Proving the uncountability of the number of irrational powers of irrational numbers evaluated as rationals and solutions approximation for x^x=y and x^{x^x}=y

TL;DR

This paper proves the uncountability of irrational number pairs where an irrational power yields a rational number and provides estimates for solutions to equations like x^x=y and x^{x^x}=y.

Contribution

It establishes the uncountability of such irrational pairs and offers bounds for solving the equations x^x=y and x^{x^x}=y for given y.

Findings

Uncountably many pairs of irrational numbers produce rational powers.

Constructive proof of irrational power of irrational number resulting in rational.
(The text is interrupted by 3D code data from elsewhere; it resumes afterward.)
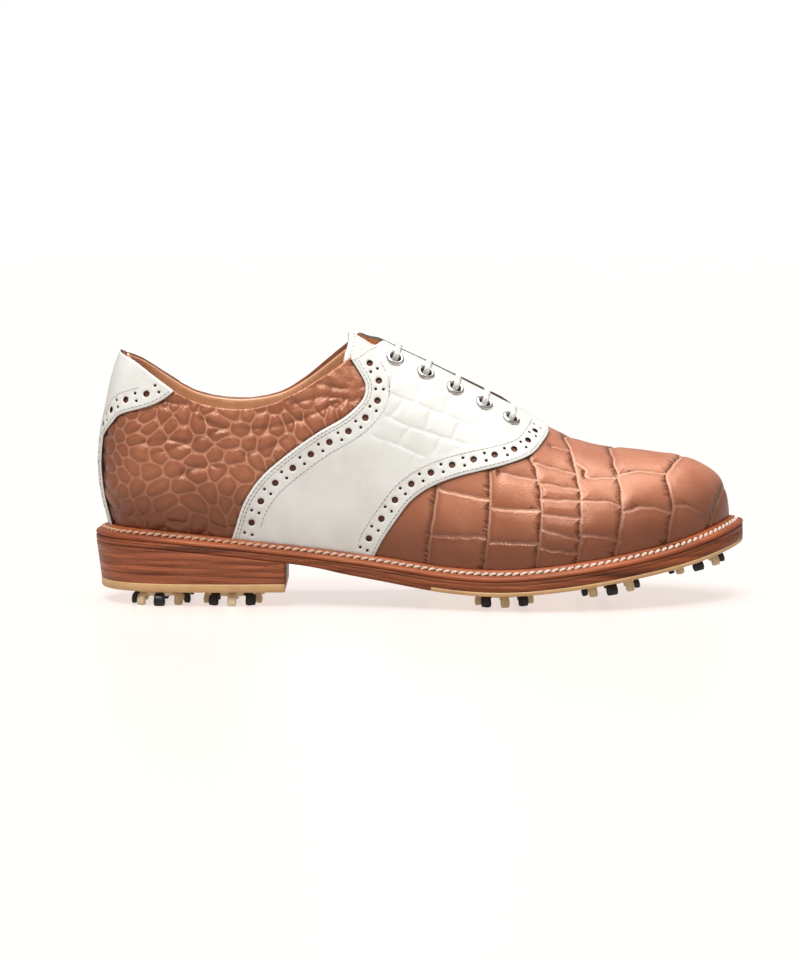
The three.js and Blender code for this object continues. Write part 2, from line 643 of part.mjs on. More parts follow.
// The lace's route: straight bars over the gap, and links under the facings between them.
function laceRoute() {
  const rows = EYELETS.length;
  const crown = footSurface(OVERLAY[0] - LACE_R - 0.7);
  const overRing = EYELET_RISE + LACE_R + 0.9;
  const rise = ({ at, out }) =>
    [OVERLAY[0] - LACE_UNDER, OVERLAY[0], overRing / 3, overRing].map((height) =>
      at.clone().addScaledVector(out, height),
    );
  const route = [];
  for (let k = 0; k < rows; k++) {
    const pair = [eyeletFrames[k], eyeletFrames[rows + k]];
    if (k % 2) pair.reverse();
    const [from, to] = pair;
    route.push(...rise(from));
    for (const share of [-0.6, -0.2, 0.2, 0.6]) {
      const v = share < 0 ? from.v * -share : to.v * share;
      route.push(crown.at(from.x + BAR_LEAN * (1 - share * share), v));
    }
    route.push(...rise(to).reverse());
  }
  return route;
}

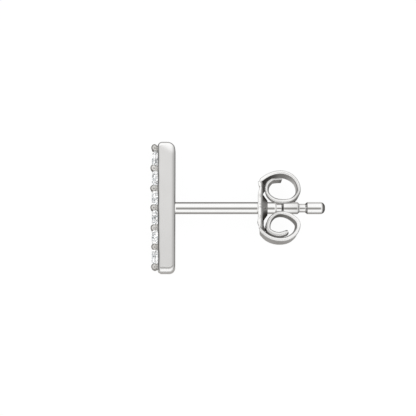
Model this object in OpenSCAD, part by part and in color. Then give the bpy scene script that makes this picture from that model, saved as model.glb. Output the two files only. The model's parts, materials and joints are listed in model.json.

Bounds for solutions to x^x=y and x^{x^x}=y for real y.

Abstract

Numbers are often used to define more complicated numbers. For example, two integers are used to define a rational number and two reals are used to define a complex number. It might be expected that an irrational power of an irrational number would be an irrational number. Despite that, it is actually possible for an irrational power of an irrational number to be a rational number. For many generations, this circulated as a non-constructive proof by contradiction in logic for discrete mathematics textbooks and college courses. Since the 80s, a constructive proof circulated orally, such as $\sqrt{2}^{log_\sqrt{2} 3}$ equals to 3. A written proof was published in 2008 by Lord. The first contribution of this paper is to prove that there is an uncountable number of such pairs of irrational numbers such that the power of one to the other is a rational number. Marshall and Tan answered the question of whether there is a single irrational number $a$ such that $a^a$ is rational. They proved that given $I$ = $(\frac{1}{e})^{(\frac{1}{e},\infty)}$, then every rational number in $I$ is either of the form $a^a$ for an irrational $a$ or is in the very thin set $\{1,4,27,256,...,n^n,...\}$. It seems a challenging task to analytically solve the equation $x^x=y$ for any real $y$. To the best of our knowledge, there is no work on finding $x$ from a given $y$. We proved that $ln((ln(y))<x$ for $y>e$ and $x<ln(y)$, for $y> e^e$. Hence, the second contribution of this paper is to estimate the real $x$ such that either one of the equations $x^x=y$ or $x^{x^x}=y$ holds, for a given $y$.